Во МХТе открылось советское кабаре

В МХТ им. Чехова поставили “Лес”, в котором почти ни одного родного напева, ничего исконно-посконного. Лес как российское богатство нарисован, но при этом имеет конкретное музыкальное воплощение, которое в свете последних перемен в стране несет более чем актуальную политическую нагрузку. Впрочем, как и весь спектакль, сделанный по пьесе Островского XIX века.

Этот лес высадил режиссер Кирилл Серебренников, пока что еще ни разу не проколовшийся на столичных сценах с классикой, которую он перешивает и выворачивает более чем оригинальным способом. Его фэшн-театру позавидует любой продвинутый авангардист, а классик почтенно поприветствует — так Серебренников чтит традицию.
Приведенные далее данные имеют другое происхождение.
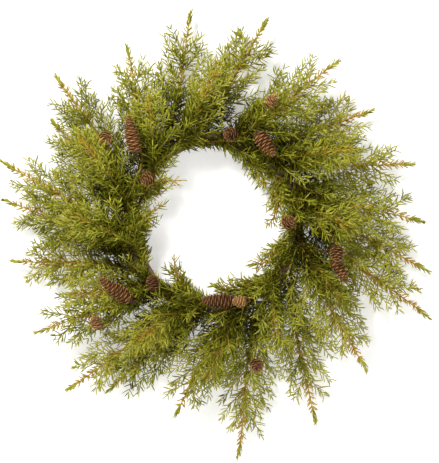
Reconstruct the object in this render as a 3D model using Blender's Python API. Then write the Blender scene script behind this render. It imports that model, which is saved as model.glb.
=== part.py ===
"""Fresh evergreen wreath: larch sprays and cones wired onto a ring of twisted vine canes.

Metres, +Z up. The wreath hangs in the XZ plane with its front towards -Y. The origin is the
point under the top of the ring where a hook bears. A place on the wreath is given by a clock
angle in degrees (0 at the top, clockwise as seen from the front), a radius from the middle of
the ring and a distance towards the front. A place on the ring's own section is given by the
angle round the section (0 outwards, 90 to the front, 180 inwards) and the distance from the
ring's centreline.
"""

import math
from collections import namedtuple

import bmesh
import bpy
import numpy as np

# --- the ring of canes -------------------------------------------------------------------
RING_RADIUS = 0.112
CANE_COUNT = 3
CANE_RADIUS = 0.0043
CANE_GAP = 0.0008
CANE_OFFSET = (2 * CANE_RADIUS + CANE_GAP) / math.sqrt(3)
CANE_TURNS = 4
CANE_STEPS = 44
BUNDLE_RADIUS = CANE_OFFSET + CANE_RADIUS
FIT_GAP = 0.0004
CENTRE = np.array([0.0, 0.0, BUNDLE_RADIUS - RING_RADIUS])
FRONT = np.array([0.0, -1.0, 0.0])

# --- the binding wire --------------------------------------------------------------------
WIRE_RADIUS = 0.0005
WIRE_TURNS = 14
WIRE_PITCH = 360 / WIRE_TURNS
WIRE_STEPS = 10
WIRE_OVER_STEMS = 0.0146
WIRE_OVER_CANES = 0.0111
WIRE_HIGH_SEAT = 62

# --- sprays ------------------------------------------------------------------------------
STEM_RADIUS = 0.0014
STEM_TIP_RADIUS = 0.0007
STEM_LAYER = BUNDLE_RADIUS + FIT_GAP + STEM_RADIUS
STEM_LIFTS = (0, 6, -6, 12, -10, 18, 26, 34)
STEM_GAP = 0.0002
# Shares of the reach at which a stem still follows the ring, and already follows its tip.
STEM_PULLS = (0.28, 0.35)
STEM_MARKS = (0.04, 0.93)
LEAST_BOUND = 5.0
MOST_BOUND = 19.2
BUTT_AHEAD = 4.0
TWIG_RADIUS = 0.0010
TWIG_TIP_RADIUS = 0.0005
TWIG_ANGLE = 42
TWIG_FOOT = 0.25
TWIG_SHARES = (1, 0.8, 0.6, 0.45)
TWIG_TILTS = (0, 16, -16, 32, -32)
TWIG_GAP = 0.0007
TWIG_BEND = 0.22
FIRST_STATION = 0.12
# Nothing grows past the plane that the ring's back lies against.
BACK_LIMIT = 0.012
STATION_LENGTH = 0.0044
# Wall of the stem's square section that faces right, front and left.
WALL_OF_SLOT = {0: 3, 1: 0, 2: 1}

# A kind of spray: the seats its stems take in turn and the front distances of their tips,
# the clock arc from the ring to the tip, the tip's heading from the radial direction and its
# share forwards, the lift off the ring and the roll in degrees, and the twigs it carries:
# how many stations of them, the share of the stem that the last one stands at, and how long.
SprayKind = namedtuple("SprayKind", "name seats fronts arc heading forward lift roll stations last twig")
OUTER = SprayKind("outer_spray", (-24, 10, 46), (0.0, 0.010, 0.022), 28.5, 17, 0.04, 24, 20, 6, 0.69, 0.076)
FACING = SprayKind("front_spray", (80, 112), (0.058, 0.052), 27, 30, 0.12, 30, 24, 5, 0.78, 0.062)
INNER = SprayKind("inner_spray", (146,), (0.026,), 35, 135, 0.10, 24, 20, 3, 0.80, 0.038)

# Clock angle and reach of each spray's tip, going round the wreath.
OUTER_TIPS = (
    (354, 0.284), (15, 0.279), (38, 0.271), (55, 0.260), (74, 0.278), (90, 0.279), (103, 0.296),
    (114, 0.316), (134, 0.282), (153, 0.302), (174, 0.316), (191, 0.262), (212, 0.268),
    (221, 0.297), (238, 0.276), (259, 0.273), (276, 0.280), (286, 0.291), (302, 0.254),
    (313, 0.286), (334, 0.258),
)
FACING_TIPS = tuple((4 + 30 * i, (0.214, 0.190)[i % 2]) for i in range(12))
INNER_TIPS = ((56, 0.080), (96, 0.070), (139, 0.076), (179, 0.084), (231, 0.066), (292, 0.066), (323, 0.068))

# --- cones -------------------------------------------------------------------------------
STALK_RADIUS = 0.0008
STALK_LAYER = BUNDLE_RADIUS + FIT_GAP + STALK_RADIUS
STALK_SEATS = (62, 96, 128, 30)
CROWN_SHARE = 0.3
CONE_SIDES = 6
STALK_HELD = 7
STALK_PULL = 0.35
FIRST_CONE = 100
FIRST_TWIG = 1000
STALK_SHIFTS = (-6, -12, -18, -24, -30, 0, 6, 12)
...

Итак “Лес”. В нем заблудились старые и новые русские, буфетчицы, привокзальные музыканты и даже пионеры. Как только улетает под колосники лесная живопись, открывается современное жилье индивидуальной застройки, однако с предметами быта 70-х (отличная работа Симонова — сценография и Панфиловой — костюмы). Радиола “Регонда” или завода ВЭФ орет голосом Рэя Конниффа “Blue lady”. На диване вальяжно возлежит помещица Гурмыжская — Наталья Тенякова. Она — вылитая новая русская, но из старых: скажем, владелица модного салона, выросшая из советских косметичек.

Прикид от кутюр, замашки — советские, лучше всего проявляющиеся в обращении с бедными. Их, как щенков, она тычет мордами в свое... добро.

Тут же снуют крепкие домработницы в белых наколках, пара небедных соседок, приживалка, бедная родственница, будущий любовник — пока тоже приживал Буланов (Юрий Чурсин). Зал хохочет с первого же момента, и с первой же минуты ясно, что начинается бенефис Теняковой. Актриса хороша во всем — в интонациях, движениях... Потянула голосом — смех, скинула туфли — смех, повела глазами — еще больше. Капризная, усталая, хитрая, сексуальная. А когда к ней присоединится приживалка Улита — Евгения Добровольская, — начнется парный бенефис.

— Что ты думаешь о мужчинах?

— Правду прикажете говорить?

— Приказываю!

Добровольская выдает сальный, но элегантный этюд воображаемого совокупления и оргазма, который переходит в эффектное танго двух особ, которые на самом деле — одно целое. Однако с этого момента лирическое дамское кабаре с элементами фарса переходит в свою более жесткую фазу. И обозначена она не чем иным, как шлягером социалистического реализма времен застоя — “Беловежской пущей” Пахмутовой. Милейший мотив, качая торсом, сначала напевает юный любовник Буланов.

— Заповедный мотив, — руки в сторону, наклон корпуса. — Мне понятна твоя вековая печаль, — упражнение с гантелями. И тут в распахнутые двери вламывается пионерский хор — белый верх, темный низ, только без галстуков. Подхватывает: “Беловежская пуща, Беловежская пуща”.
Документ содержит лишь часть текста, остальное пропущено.